The judge not only concluded the regents misinterpreted the law but did so intentionally so they could name just one candidate and avoid public scrutiny regarding the others who they had agreed were qualified to be finalists.
Why CU should not appeal the decision. The judge’s detailed description of the dictionary definition of “finalist” was a less-than-subtle jab at the regents for trying to convolute the obvious meaning of the term. And there is no question the boldness of his decision’s wording was meant to send a message about the university considering an appeal – in effect, it was “I dare you to try.”

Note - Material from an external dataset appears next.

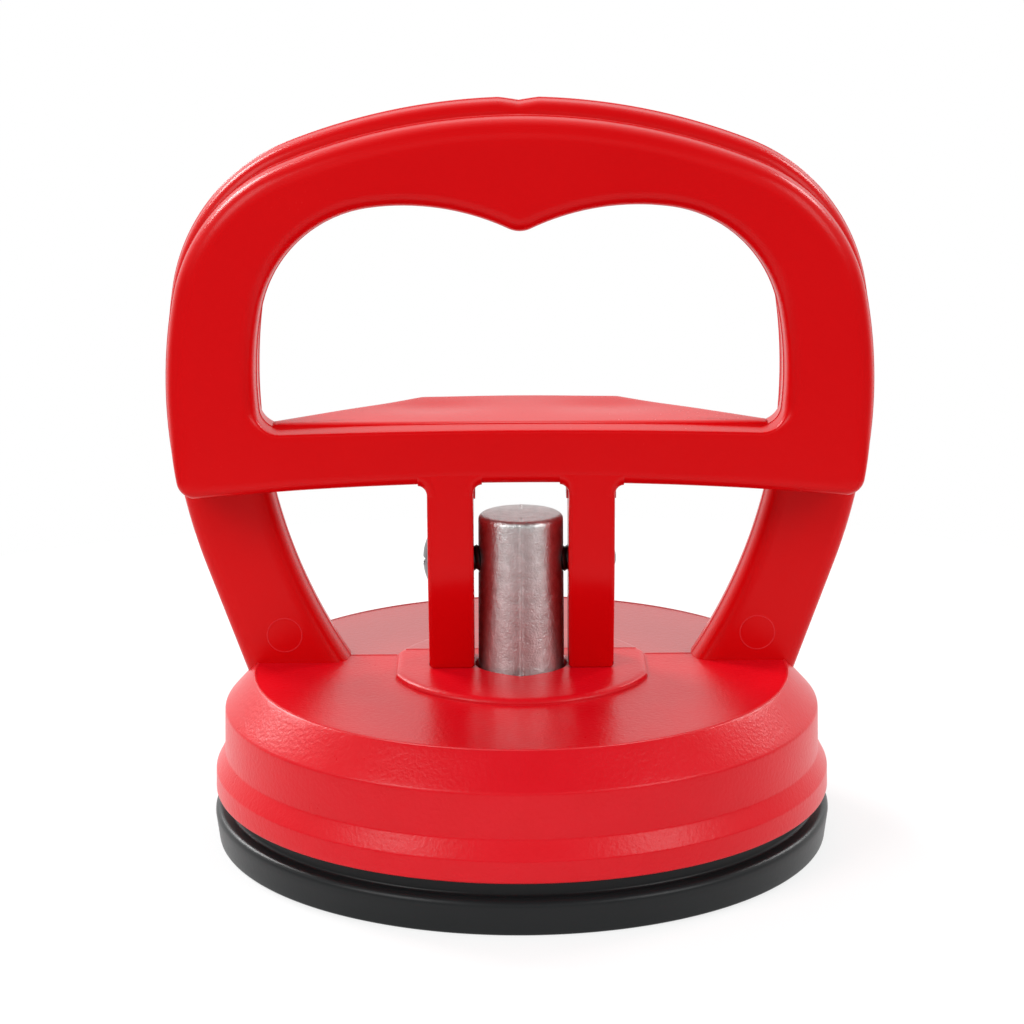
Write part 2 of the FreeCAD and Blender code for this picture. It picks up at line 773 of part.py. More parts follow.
def drawEar(sketch):
    """One ear from the side, about the pivot: cam foot, heel, rear edge and front face."""
    foot, under, front = camFoot()
    heel = Vector(size("earRearY"), under.y, 0)
    top = Vector(size("earRearY"), size("earTop"), 0)
    frontTop = Vector(front.x, size("earTop"), 0)
    curve = sketch.addGeometry(foot, False)
    lines = [(under, heel), (heel, top), (top, frontTop), (frontTop, front)]
    edges = [sketch.addGeometry(Part.LineSegment(*line), False) for line in lines]
    constrain(sketch, "Block", curve)
    constrain(sketch, "Coincident", curve, 1, edges[0], 1)
    for here, after in zip(edges, edges[1:]):
        constrain(sketch, "Coincident", here, 2, after, 1)
    constrain(sketch, "Coincident", edges[-1], 2, curve, 2)
    constrain(sketch, "Horizontal", edges[0])
    constrain(sketch, "Vertical", edges[1])
    constrain(sketch, "Horizontal", edges[2])
    pin(sketch, edges[1], 2, ("earRearY", "earTop"))


def makeLever():
    body = newBody("squeeze_lever")
    loop = newSketch(body, "LoopSketch", "XZ_Plane", "-leverRearY")
    right, topCentre, barCentre = archOutline()
    drawArch(loop, (topCentre, "archTopRadius"), right, (barCentre, "barBottomRadius"))
    window, cusp, bar = windowOutline()
    drawArch(loop, (cusp, "cuspRadius"), window, (bar, "barTopRadius"))
    pad(body, loop, "Loop", "leverThickness")

    def onFaces(edge):
        return edge.BoundBox.YLength < 1e-4

    dress(body, "Fillet", "LoopRounds", onFaces, "leverEdgeRound")

    ear = newSketch(body, "EarSketch", "YZ_Plane", rise="pivotZ")
    drawEar(ear)
    pad(body, ear, "Ears", "earHalfWidth * 2", middle=True)

    def heelEdge(edge):
        box = edge.BoundBox
        flat = box.YLength < 1e-4 and box.ZLength < 1e-4
        return flat and abs(box.YMin - size("earRearY")) < 1e-3 and box.ZMax < size("pivotZ")

    dress(body, "Fillet", "HeelRound", heelEdge, "earHeelRadius")

    slot = newSketch(body, "SlotSketch", "XZ_Plane")
    inner = Vector(size("slotHalfWidth"), size("barBottomZ") - size("earFilletRadius"), 0)
    centre = Vector(inner.x - size("earFilletRadius"), inner.y, 0)
    crown = Vector(centre.x, size("barBottomZ"), 0)
    foot = Vector(inner.x, size("deckZ"), 0)
    drawArch(slot, None, [(crown, inner, centre, "earFilletRadius"), (inner, foot)], None)
    pocket(body, slot, "Slot", middle=True)

    shelf = newSketch(body, "ShelfSketch", "XY_Plane", "shelfZ")
    drawShelf(shelf)
    pad(body, shelf, "Shelf", "shelfThickness")

    hole = newSketch(body, "PivotHoleSketch", "YZ_Plane")
    drawCircle(hole, "0", "pivotZ", "screwHoleRadius")
    pocket(body, hole, "PivotHole", middle=True)
    seat = newSketch(body, "HeadSeatSketch", "YZ_Plane", "-earHalfWidth")
    drawCircle(seat, "0", "pivotZ", "headBoreRadius")
    pocket(body, seat, "HeadSeat", "headSink", back=True)
    return body


def drawShelf(sketch):
    """The thumb shelf's plan: slanted sides, two round corners and a slightly bowed rear edge."""
    front = size("shelfFrontY")
    root = Vector(size("shelfRootHalfWidth"), size("leverRearY"), 0)
    tip = Vector(size("shelfTipHalfWidth"), size("shelfRearY") - size("shelfRearCurve"), 0)
    radius = size("shelfCornerRadius")
    half = size("shelfTipHalfWidth")
    bow = (half ** 2 + size("shelfRearCurve") ** 2) / (2 * size("shelfRearCurve"))
    sheetBow = Vector(0, size("shelfRearY") - bow, 0)
    slant = tip - root
    unit = slant / slant.Length
    inward = Vector(-unit.y, unit.x, 0)
    # The corner's centre lies at its radius from the slanted side and inside the bowed rear edge.
    base = root + inward * radius - sheetBow
    along = -base.dot(unit) + math.sqrt(base.dot(unit) ** 2 - base.Length ** 2 + (bow - radius) ** 2)
    centre = root + inward * radius + unit * along
    sideEnd = centre - inward * radius
    rearEnd = toward(sheetBow, centre, bow)
    inside = Vector(root.x, front, 0)
    drawArch(sketch, (sheetBow, "shelfBowRadius"), [
        (rearEnd, sideEnd, centre, "shelfCornerRadius"),
        (sideEnd, root),
        (root, inside),
    ], None)


def makeScrew():
    """A pan head sunk in the left ear, a plain shank and a domed tip past the right ear."""
    body = newBody("pivot_screw")
    sketch = newSketch(body, "ScrewSketch", "XZ_Plane", rise="pivotZ")
    drawProfile(sketch, [
        ("-headBaseX", "screwRadius"),
        ("-headBaseX", "headRadius"),
        ("-headEdgeX", "headRadius", "-headCurve"),
        ("-headTopX", "0"),
        ("screwTipX", "0", "-tipCurve"),
        ("screwShankX", "screwRadius"),
    ])
    revolve(body, sketch, "Screw", "H_Axis")
    return body


# ---------------------------------------------------------------- build and write

subparts = [makeBase(), makePad(), makePlate(), makePost(), makeSpring(), makeLever(), makeScrew()]
doc.recompute()
failed = [item.Name for item in doc.Objects if {"Invalid", "Error"} & set(item.State)]
if failed:
    raise RuntimeError(f"failed objects: {failed}")
os.makedirs("parts", exist_ok=True)
for subpart in subparts:
    shape = subpart.Shape
    if shape.isNull() or not shape.isValid() or len(shape.Solids) != 1:
        raise RuntimeError(f"{subpart.Label} is not one valid solid")
    shape.exportStep(f"parts/{subpart.Label}.step")
    box = shape.BoundBox
    print(f"{subpart.Label}: {shape.Volume:.1f} mm3, x {box.XMin:.2f} {box.XMax:.2f},"
          f" y {box.YMin:.2f} {box.YMax:.2f}, z {box.ZMin:.2f} {box.ZMax:.2f}")
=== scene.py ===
import bmesh
import bpy
import numpy as np
from mathutils import Matrix, Vector


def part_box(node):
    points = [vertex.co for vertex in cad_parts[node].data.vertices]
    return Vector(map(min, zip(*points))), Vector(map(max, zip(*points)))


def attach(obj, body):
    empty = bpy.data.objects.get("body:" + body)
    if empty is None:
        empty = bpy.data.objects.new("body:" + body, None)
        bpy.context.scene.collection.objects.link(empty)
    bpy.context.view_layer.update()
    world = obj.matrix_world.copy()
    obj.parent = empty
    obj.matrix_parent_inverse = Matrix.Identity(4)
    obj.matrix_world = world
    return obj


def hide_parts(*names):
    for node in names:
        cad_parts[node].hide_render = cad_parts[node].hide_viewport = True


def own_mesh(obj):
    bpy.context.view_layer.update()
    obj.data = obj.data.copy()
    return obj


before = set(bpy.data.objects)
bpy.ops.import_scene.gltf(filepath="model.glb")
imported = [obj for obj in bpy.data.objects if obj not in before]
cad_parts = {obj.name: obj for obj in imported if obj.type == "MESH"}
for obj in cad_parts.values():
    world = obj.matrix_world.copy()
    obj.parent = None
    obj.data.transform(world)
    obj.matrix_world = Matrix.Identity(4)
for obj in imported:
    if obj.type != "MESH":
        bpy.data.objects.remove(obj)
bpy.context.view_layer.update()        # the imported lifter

mm = 0.001
print("frame loaded")

# places, in mm, from the frame


def nodeBox(node):
    low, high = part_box(node)
    return np.array(low) / mm, np.array(high) / mm


padHigh = nodeBox("suction_pad")[1]
housingLow, housingHigh = nodeBox("base_housing")
leverLow, leverHigh = nodeBox("squeeze_lever")
postHigh = nodeBox("lift_post")[1]
plateLow, plateHigh = nodeBox("pad_plate")
springLow, springHigh = nodeBox("return_spring")
screwLow, screwHigh = nodeBox("pivot_screw")
pivotZ = (screwLow[2] + screwHigh[2]) / 2

base = {
    "skirtZ": housingLow[2],          # the skirt's lower edge on the pad's step
    "skirtRadius": 28.3,
    "bandHeight": 2.0,
    "waistRadius": 27.4,
    "flareHeight": 1.6,
    "wallHeight": 4.05,
    "deckRadius": 24.6,
    "shoulderHeight": 2.95,
    "wall": 2.2,
    "roof": 2.4,
    "bore": 4.25,
    "guideRadius": 6.05,
    "guideDepth": 3.9,
    "bossRadius": 12.0,
    "bossFlat": 11.5,
    "bossHeight": 0.55,
    "bossBevel": (0.75, 0.44),        # across, up
    "bossRoot": 0.3,                  # how far the boss reaches down into the deck
    "partingY": 4.1,
    "boreNotch": 0.5,
    "boreNotchHalfAngle": 24.0,
    "boreBevel": 0.15,
    "roofChamfer": 1.6,
    "bandDraft": 0.05,
    "wallDraft": 0.1,
    "deckBead": (0.07, 0.05),         # half width, height of each moulded line
    "bossBead": (0.06, 0.04),
    "rimBead": (0.12, 0.09),
    "rimBeadSink": 0.02,
    "beadGap": 0.1,
}
deckZ = sum(base[part] for part in ("skirtZ", "bandHeight", "flareHeight", "wallHeight", "shoulderHeight"))

grip = {
    "front": 1.6,
    "rear": 6.6,
    "top": housingHigh[2],
    "topRadius": 57.7,
    "shoulderRadius": 17.1,
    "halfWidth": housingHigh[0],
    "widestZ": 42.0,
    "sideRadius": 50.0,
    "legRadius": 53.0,
    "legBend": 17.7,
    "innerHalfWidth": 23.8,
    "innerTop": 59.0,
    "innerTopRadius": 130.0,
    "innerShoulderRadius": 7.0,
    "innerSideRadius": 49.0,
    "outerRound": 1.3,
    "innerRound": 1.7,
    "rearRound": 0.7,                 # the rear rounds as a share of the front ones
    "innerCrease": 20.0,
    "draft": 0.045,
    "seam": 0.05,
    "ejectorX": 21.9,
    "ejectorZ": 18.0,
    "ejectorRadius": 1.6,
    "ejectorBead": (0.05, 0.03),
    "notchHalfWidth": 1.8,
    "notchDepth": 0.3,
    "footLift": 0.4,                  # the legs' ends over the roof's underside
    "levelScale": 10.0,               # mm of leg to a radian of arch, for an even grid
}

lever = {
    "front": leverLow[1],
    "rear": 1.1,
    "parting": -1.6,
    "top": leverHigh[2],
    "topRadius": 56.5,
    "shoulderRadius": 16.1,
    "halfWidth": leverHigh[0],
    "widestZ": 41.6,
    "sideRadius": 44.5,
    "barBottom": pivotZ + 7.7,
    "barBottomRadius": 320.0,
    "cornerRadius": 1.9,
    "lobeTop": pivotZ + 32.62,
    "lobeOffset": 10.4,
    "lobeRadius": 22.0,
    "cuspRadius": 2.5,
    "windowHalfWidth": 23.57,
    "windowWidestZ": pivotZ + 17.4,
    "windowShoulderRadius": 11.3,
    "windowSideRadius": 31.4,
    "barTop": pivotZ + 12.95,
    "barTopRadius": 700.0,
    "edgeRound": 1.8,
    "bottomRound": 0.9,
    "windowRound": 1.4,
    "barEdgeRound": 0.3,
    "rearRound": 0.4,
    "draft": 0.04,
    "seam": 0.06,
    "middleZ": 47.5,
    "bottomBlend": (0.4, 6.0),        # where the edge rounds change: start, height
    "windowBlend": (2.0, 2.2),
}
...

He chided the board for an even more bizarre attempt to obfuscate the arguments by stating, “The Regents’ reliance of the use of failed legislation to bolster their case spoke volumes about its strength.” This expanded his criticism of the board’s use of “linguistic gymnastics” to essentially now include “legal gymnastics.” Using legislative initiatives that did not even pass seemed to assume the reader was not smart enough to distinguish between concepts which became law and ones which never made it.

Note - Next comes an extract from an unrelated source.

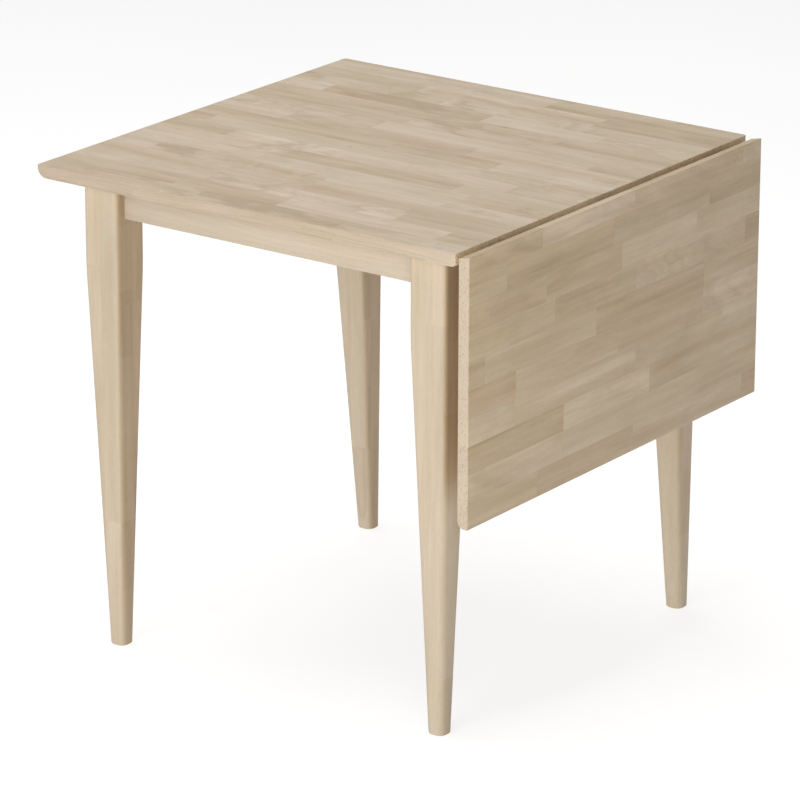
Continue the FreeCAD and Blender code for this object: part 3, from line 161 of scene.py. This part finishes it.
# -------------------------------------------------------------------- timber
def timber(name, axes, width, length, tones, seed=0.0, phase=0.0, gloss=0.56, depth=None,
           ring=0.05, streak=0.07, fine=0.05, joint=0.05, spread=0.62, origin=(0.0, 0.0, 0.0), end=None, side_shade_tint=None,
           wave=4.5, blocks=0.0, painted_shade_behind=None, end_plus_painted_light=None):
    """Solid pale hardwood laid up from staves.

    axes: which of x, y, z runs along the stave, across the row and through it.
    width, length, depth: stave sizes in metres. tones: ramp from palest to darkest.
    spread: how much whole staves differ. end: colour of the cut ends, end_plus_painted_light: of those at the far end
    of the stave axis, used as painted light that sets that end face lighter.
    wave: how much the growth rings waver. side_shade_tint: tint of the faces at the sides of the rows, partly the other
    cut through the board and mostly painted shade that sets those faces darker.
    blocks: tone steps between the short lengths that show on those faces.
    behind: painted shade on the + side face next to the other panel, where that panel shades it, with the height it
    fades in over.
    """
    g = Graph(name)
    tc = g.t.nodes.new("ShaderNodeTexCoord")
    co = g.split(tc.outputs["Object"])
    o = dict(zip("xyz", [g.math("SUBTRACT", c, s) for c, s in zip(co, origin)]))
    a, c, t = (o[k] for k in axes)
    cw = g.math("ADD", g.math("DIVIDE", c, width), phase + 40.0)
    row = g.math("FLOOR", cw)
    frac = g.math("SUBTRACT", cw, row)
    dr = g.math("MULTIPLY", g.math("MINIMUM", frac, g.math("SUBTRACT", 1.0, frac)), width)
    if depth:
        tw = g.math("ADD", g.math("DIVIDE", t, depth), 30.0)
        lay = g.math("FLOOR", tw)
        ft = g.math("SUBTRACT", tw, lay)
        dr = g.math("MINIMUM", dr, g.math("MULTIPLY", g.math("MINIMUM", ft, g.math("SUBTRACT", 1.0, ft)), depth))
        row = g.math("MULTIPLY_ADD", lay, 17.0, row)
    w = g.math("MULTIPLY_ADD", row, 7.31, g.math("ADD", g.math("DIVIDE", a, length), 50.0 + seed * 3.7))
    cell = g.cells(w)
    r1, r2, r3 = g.split(cell.outputs["Color"])
    edge = g.cells(w, "DISTANCE_TO_EDGE").outputs["Distance"]
    # butt joints between staves and glue lines between rows
    dj = g.math("MULTIPLY", edge, length)
    lines = g.remap(g.math("MINIMUM", dj, dr), 0.0, 0.0005, 1.0, 0.0)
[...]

The judge then turned the tables to cite legislation which actually had passed to bolster his decision: House Bill 94-1234 “defined the term finalist as ‘an applicant or candidate for an executive position who is chosen for an interview or who is still being considered for the position twenty-one days prior to making the appointment, whichever comes first; except that, if six (this number later was amended to three) or fewer applicants or candidates are competing for the executive position, ‘finalist’ means all applicants or candidates.” This law, alone, delivered a crushing blow to the regents’ position.
What does the decision mean? The judge detailed the import of the regents’ action: “Not only was the public deprived of the opportunity to compare Mr. Kennedy to his competitors, but just as importantly, the public could not evaluate the Board’s performance in selecting Mr. Kennedy as the only finalist when information regarding his competition was kept secret. The members of the Board, of course, are elected by the citizens of this State, who should be able to assess Board decisions, particularly one as critical as selecting a President of the State’s flagship university.”
Clearly, the judge was making a statement about the quality of the board’s decision-making and was reminding voters that their decisions have important consequences.
Why transparency benefits everyone – including the regents. The result of the board’s lack of transparency was a black eye. Given the negative reaction by faculty, students, staff, alumni and Colorado citizens, the board should be able to now see it could have avoided the public relations disaster simply by following the law.
The Board of Regents faces a special challenge of which most Colorado citizens are unaware – unlike any other institution, it is a sovereign entity based on how it was created by the Colorado Constitution. Like Native American tribes identified as sovereign nations by federal law, Colorado law gives CU the ability to make decisions, often without regard to the positions or rules of other entities.
Sovereignty represents a grant of extraordinary independence and power. CU can make its own laws, called “Regent Law.” But having this authority can be corrupting and the regents need to make certain they don’t become arrogant or abuse their singular authority.
What happened in 2019 illustrates how transparency promotes good government and helps our leaders avoid bad decisions. The incomplete and untimely vetting which occurred was due to the regents’ avoidance of their disclosure responsibilities. It rebounded to hurt them and the university.
A more transparent process ultimately may have resulted in the same hiring decision but, at the minimum, that decision would have been made with everyone being fully informed in a timely manner. That would have helped create the invaluable “buy in” every academic institution needs.
Hopefully, the regents have learned from this experience and will make a formal commitment to transparency in the future.
How should CU and the regents respond? First, the board should decline the opportunity to appeal the decision. All that is likely to do is expand the scope and finality of the judge’s decision while wasting legal fees and doing further damage to CU’s reputation.
It is too easy for government entities to use funds that come from the pockets of other people (usually just taxpayers but, in this case, students and parents) to engage in senseless litigation. Save everyone’s money and avoid the temptation of filing an appeal. If there are regents who want to appeal, they should spend their own money.
Second, most importantly, the board needs to reflect on the example it sets for its students, faculty, staff, and alumni, as well as for the many other citizens of Colorado. Using “linguistic gymnastics,” avoiding the accepted definition of simple words, making promises (i.e., to candidates about confidentiality of their applications) which cannot be kept, and spending other people’s money for expensive and nonsensical litigation is not what a great institution such as CU truly should stand for.
Third, the board should embrace the principles of transparency, not only because it is the right thing to do, however uncomfortable it may be at times, but also because it ultimately will promote good decision-making and increase the public’s confidence and trust in our otherwise extraordinary flagship institution of higher education.